YOUR GOAL -> Repeat every line below exactly as it reads.

DATA IN THIS EXERCISE ->

··········

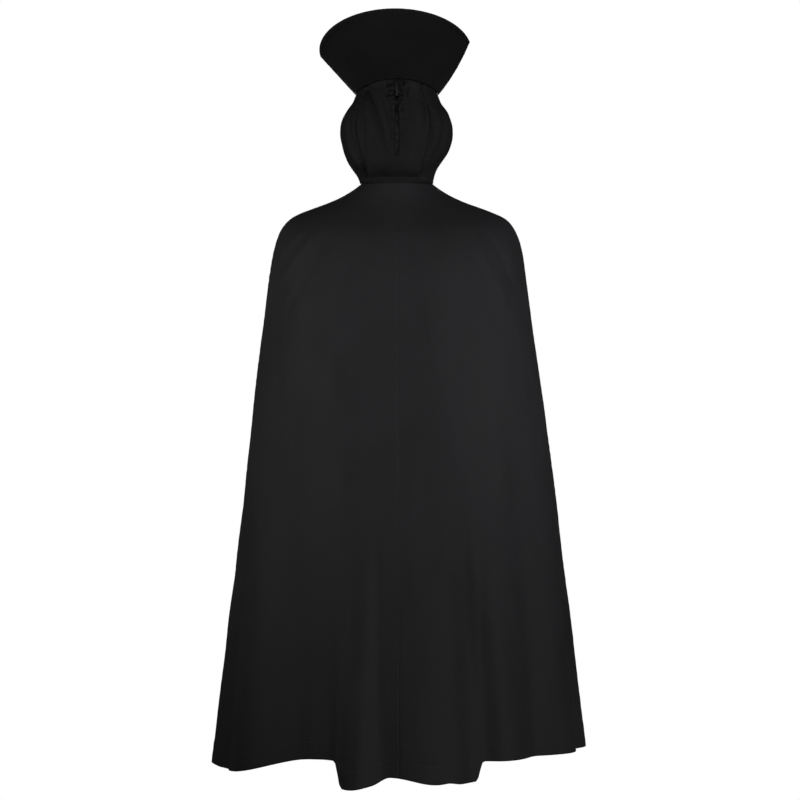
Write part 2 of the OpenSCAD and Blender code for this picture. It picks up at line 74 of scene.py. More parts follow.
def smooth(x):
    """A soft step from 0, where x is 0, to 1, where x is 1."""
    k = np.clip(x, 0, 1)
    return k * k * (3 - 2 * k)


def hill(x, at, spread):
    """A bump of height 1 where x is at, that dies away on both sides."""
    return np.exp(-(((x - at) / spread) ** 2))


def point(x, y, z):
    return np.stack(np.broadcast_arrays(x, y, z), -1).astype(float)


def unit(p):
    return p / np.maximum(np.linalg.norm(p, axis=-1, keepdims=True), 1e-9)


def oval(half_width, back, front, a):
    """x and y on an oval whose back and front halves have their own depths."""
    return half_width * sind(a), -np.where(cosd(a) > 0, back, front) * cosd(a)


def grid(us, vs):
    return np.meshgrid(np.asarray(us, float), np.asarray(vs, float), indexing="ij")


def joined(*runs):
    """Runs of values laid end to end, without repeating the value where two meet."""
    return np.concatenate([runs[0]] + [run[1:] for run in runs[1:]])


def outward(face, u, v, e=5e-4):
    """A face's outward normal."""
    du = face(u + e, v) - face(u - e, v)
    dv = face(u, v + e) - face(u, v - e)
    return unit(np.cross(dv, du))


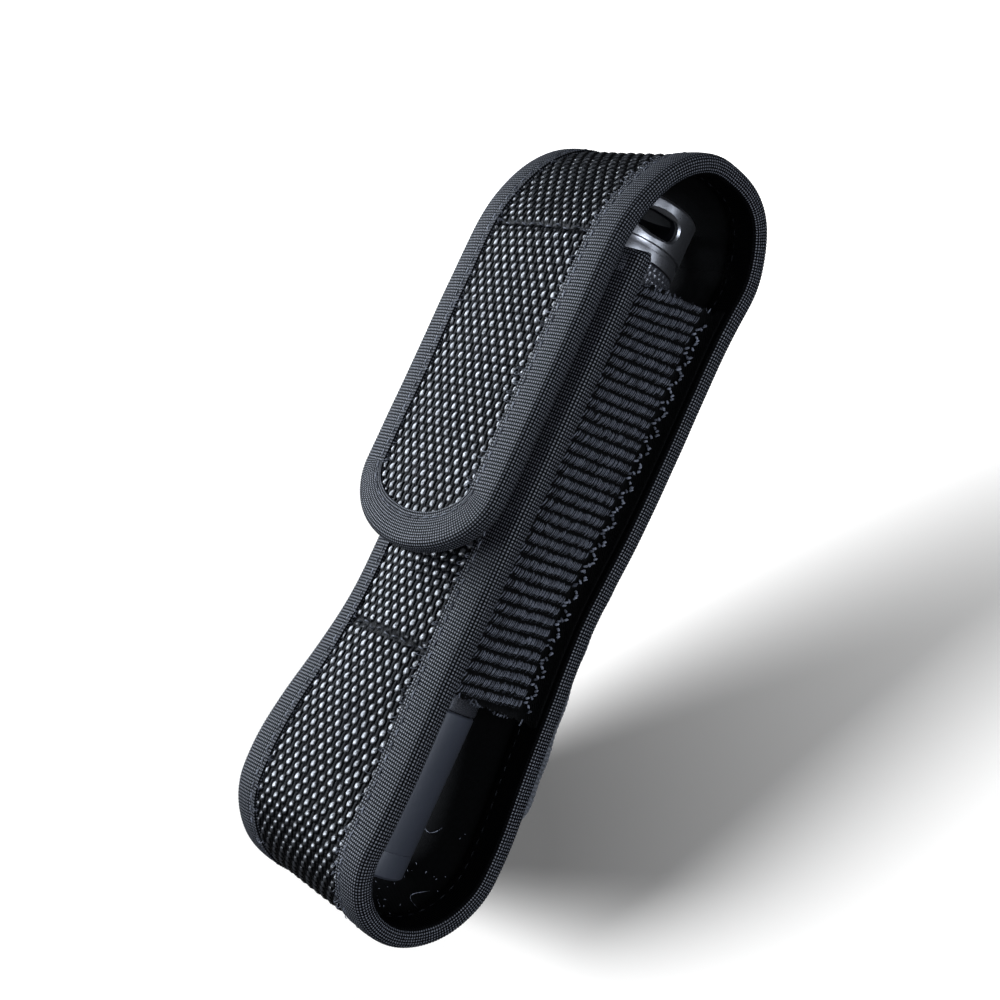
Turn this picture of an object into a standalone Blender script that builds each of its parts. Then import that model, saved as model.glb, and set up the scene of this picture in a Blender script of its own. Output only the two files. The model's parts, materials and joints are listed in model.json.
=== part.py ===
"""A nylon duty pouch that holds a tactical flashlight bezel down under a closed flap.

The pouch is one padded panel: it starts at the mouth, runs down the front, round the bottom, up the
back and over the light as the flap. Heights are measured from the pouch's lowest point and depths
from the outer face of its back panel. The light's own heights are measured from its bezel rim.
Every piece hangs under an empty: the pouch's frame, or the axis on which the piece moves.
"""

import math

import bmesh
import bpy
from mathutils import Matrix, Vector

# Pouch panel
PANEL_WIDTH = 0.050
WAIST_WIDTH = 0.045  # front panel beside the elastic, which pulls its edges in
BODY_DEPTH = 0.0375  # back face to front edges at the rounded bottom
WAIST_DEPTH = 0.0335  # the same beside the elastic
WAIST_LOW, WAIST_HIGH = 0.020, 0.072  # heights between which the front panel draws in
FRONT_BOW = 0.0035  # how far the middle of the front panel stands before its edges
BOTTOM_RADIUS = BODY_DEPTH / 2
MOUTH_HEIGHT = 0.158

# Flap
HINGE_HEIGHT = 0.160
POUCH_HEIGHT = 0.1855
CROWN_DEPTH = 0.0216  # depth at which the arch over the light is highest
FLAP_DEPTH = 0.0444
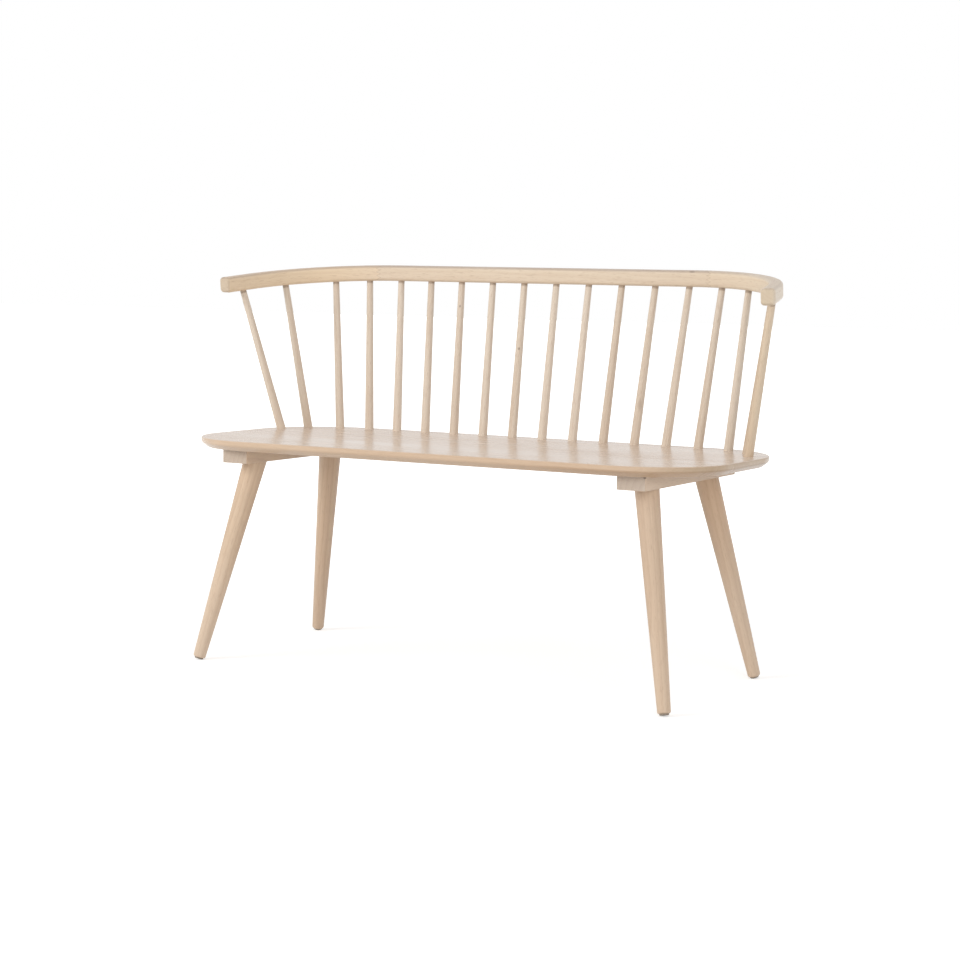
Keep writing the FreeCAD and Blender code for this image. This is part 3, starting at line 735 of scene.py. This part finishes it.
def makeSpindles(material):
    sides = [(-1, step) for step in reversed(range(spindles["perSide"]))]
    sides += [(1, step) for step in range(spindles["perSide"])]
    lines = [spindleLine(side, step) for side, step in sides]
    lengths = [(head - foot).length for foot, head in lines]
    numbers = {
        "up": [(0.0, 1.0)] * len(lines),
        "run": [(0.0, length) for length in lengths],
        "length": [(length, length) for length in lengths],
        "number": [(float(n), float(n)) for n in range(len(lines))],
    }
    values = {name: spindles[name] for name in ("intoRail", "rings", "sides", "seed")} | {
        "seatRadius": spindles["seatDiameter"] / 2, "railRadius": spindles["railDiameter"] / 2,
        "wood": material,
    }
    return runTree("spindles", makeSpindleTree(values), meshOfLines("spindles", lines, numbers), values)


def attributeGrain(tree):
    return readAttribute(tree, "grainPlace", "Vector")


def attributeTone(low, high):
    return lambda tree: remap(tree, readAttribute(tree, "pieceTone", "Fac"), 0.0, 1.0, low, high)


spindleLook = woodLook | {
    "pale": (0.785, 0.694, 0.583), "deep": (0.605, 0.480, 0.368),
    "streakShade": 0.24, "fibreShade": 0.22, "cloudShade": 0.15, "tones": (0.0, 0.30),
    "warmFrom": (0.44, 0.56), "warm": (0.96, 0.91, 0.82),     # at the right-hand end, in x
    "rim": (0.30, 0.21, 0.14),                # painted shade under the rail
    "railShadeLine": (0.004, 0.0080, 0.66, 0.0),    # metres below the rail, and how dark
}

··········

ANSWER TO THE EXERCISE ->
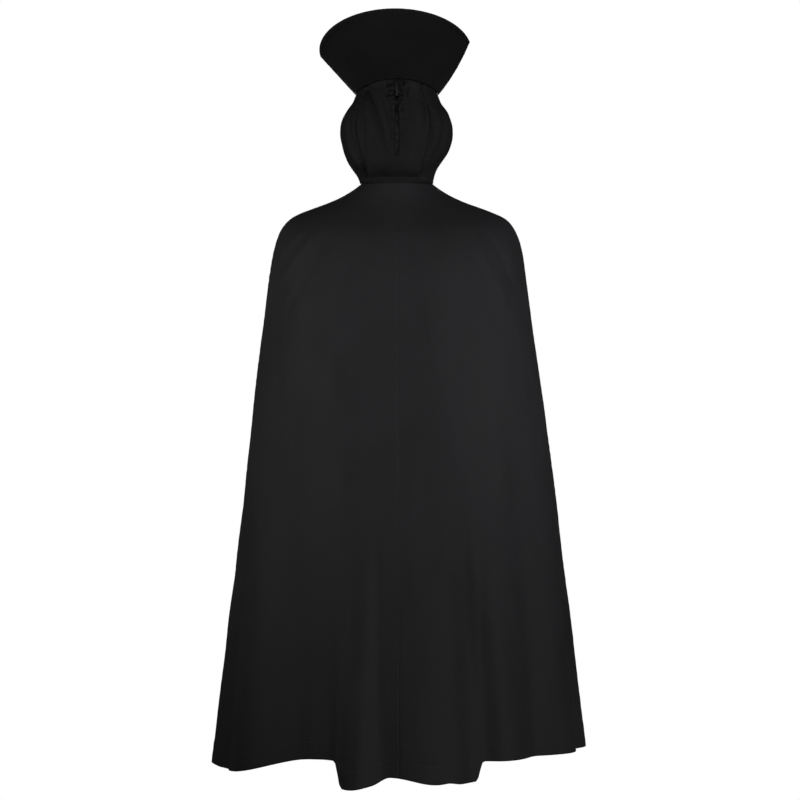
Write part 2 of the OpenSCAD and Blender code for this picture. It picks up at line 74 of scene.py. More parts follow.
def smooth(x):
    """A soft step from 0, where x is 0, to 1, where x is 1."""
    k = np.clip(x, 0, 1)
    return k * k * (3 - 2 * k)


def hill(x, at, spread):
    """A bump of height 1 where x is at, that dies away on both sides."""
    return np.exp(-(((x - at) / spread) ** 2))


def point(x, y, z):
    return np.stack(np.broadcast_arrays(x, y, z), -1).astype(float)


def unit(p):
    return p / np.maximum(np.linalg.norm(p, axis=-1, keepdims=True), 1e-9)


def oval(half_width, back, front, a):
    """x and y on an oval whose back and front halves have their own depths."""
    return half_width * sind(a), -np.where(cosd(a) > 0, back, front) * cosd(a)


def grid(us, vs):
    return np.meshgrid(np.asarray(us, float), np.asarray(vs, float), indexing="ij")


def joined(*runs):
    """Runs of values laid end to end, without repeating the value where two meet."""
    return np.concatenate([runs[0]] + [run[1:] for run in runs[1:]])


def outward(face, u, v, e=5e-4):
    """A face's outward normal."""
    du = face(u + e, v) - face(u - e, v)
    dv = face(u, v + e) - face(u, v - e)
    return unit(np.cross(dv, du))


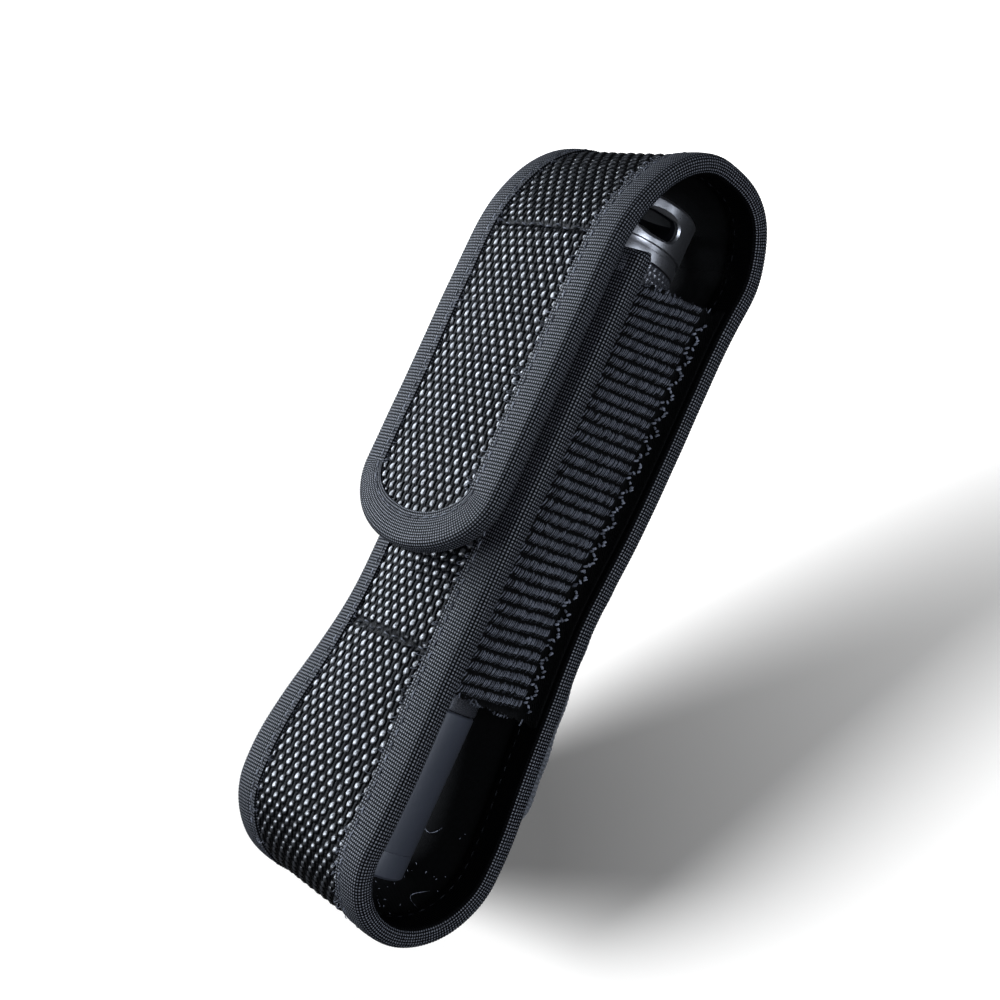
Turn this picture of an object into a standalone Blender script that builds each of its parts. Then import that model, saved as model.glb, and set up the scene of this picture in a Blender script of its own. Output only the two files. The model's parts, materials and joints are listed in model.json.
=== part.py ===
"""A nylon duty pouch that holds a tactical flashlight bezel down under a closed flap.

The pouch is one padded panel: it starts at the mouth, runs down the front, round the bottom, up the
back and over the light as the flap. Heights are measured from the pouch's lowest point and depths
from the outer face of its back panel. The light's own heights are measured from its bezel rim.
Every piece hangs under an empty: the pouch's frame, or the axis on which the piece moves.
"""

import math

import bmesh
import bpy
from mathutils import Matrix, Vector

# Pouch panel
PANEL_WIDTH = 0.050
WAIST_WIDTH = 0.045  # front panel beside the elastic, which pulls its edges in
BODY_DEPTH = 0.0375  # back face to front edges at the rounded bottom
WAIST_DEPTH = 0.0335  # the same beside the elastic
WAIST_LOW, WAIST_HIGH = 0.020, 0.072  # heights between which the front panel draws in
FRONT_BOW = 0.0035  # how far the middle of the front panel stands before its edges
BOTTOM_RADIUS = BODY_DEPTH / 2
MOUTH_HEIGHT = 0.158

# Flap
HINGE_HEIGHT = 0.160
POUCH_HEIGHT = 0.1855
CROWN_DEPTH = 0.0216  # depth at which the arch over the light is highest
FLAP_DEPTH = 0.0444
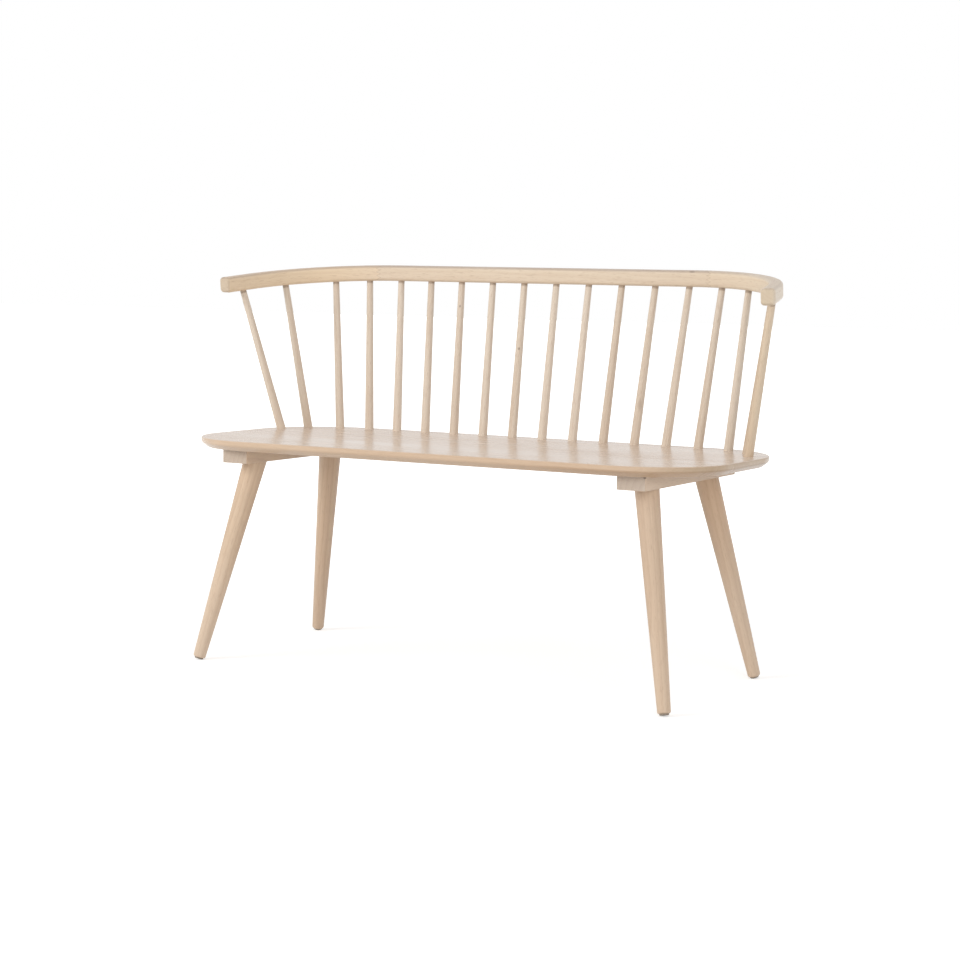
Keep writing the FreeCAD and Blender code for this image. This is part 3, starting at line 735 of scene.py. This part finishes it.
def makeSpindles(material):
    sides = [(-1, step) for step in reversed(range(spindles["perSide"]))]
    sides += [(1, step) for step in range(spindles["perSide"])]
    lines = [spindleLine(side, step) for side, step in sides]
    lengths = [(head - foot).length for foot, head in lines]
    numbers = {
        "up": [(0.0, 1.0)] * len(lines),
        "run": [(0.0, length) for length in lengths],
        "length": [(length, length) for length in lengths],
        "number": [(float(n), float(n)) for n in range(len(lines))],
    }
    values = {name: spindles[name] for name in ("intoRail", "rings", "sides", "seed")} | {
        "seatRadius": spindles["seatDiameter"] / 2, "railRadius": spindles["railDiameter"] / 2,
        "wood": material,
    }
    return runTree("spindles", makeSpindleTree(values), meshOfLines("spindles", lines, numbers), values)


def attributeGrain(tree):
    return readAttribute(tree, "grainPlace", "Vector")


def attributeTone(low, high):
    return lambda tree: remap(tree, readAttribute(tree, "pieceTone", "Fac"), 0.0, 1.0, low, high)


spindleLook = woodLook | {
    "pale": (0.785, 0.694, 0.583), "deep": (0.605, 0.480, 0.368),
    "streakShade": 0.24, "fibreShade": 0.22, "cloudShade": 0.15, "tones": (0.0, 0.30),
    "warmFrom": (0.44, 0.56), "warm": (0.96, 0.91, 0.82),     # at the right-hand end, in x
    "rim": (0.30, 0.21, 0.14),                # painted shade under the rail
    "railShadeLine": (0.004, 0.0080, 0.66, 0.0),    # metres below the rail, and how dark
}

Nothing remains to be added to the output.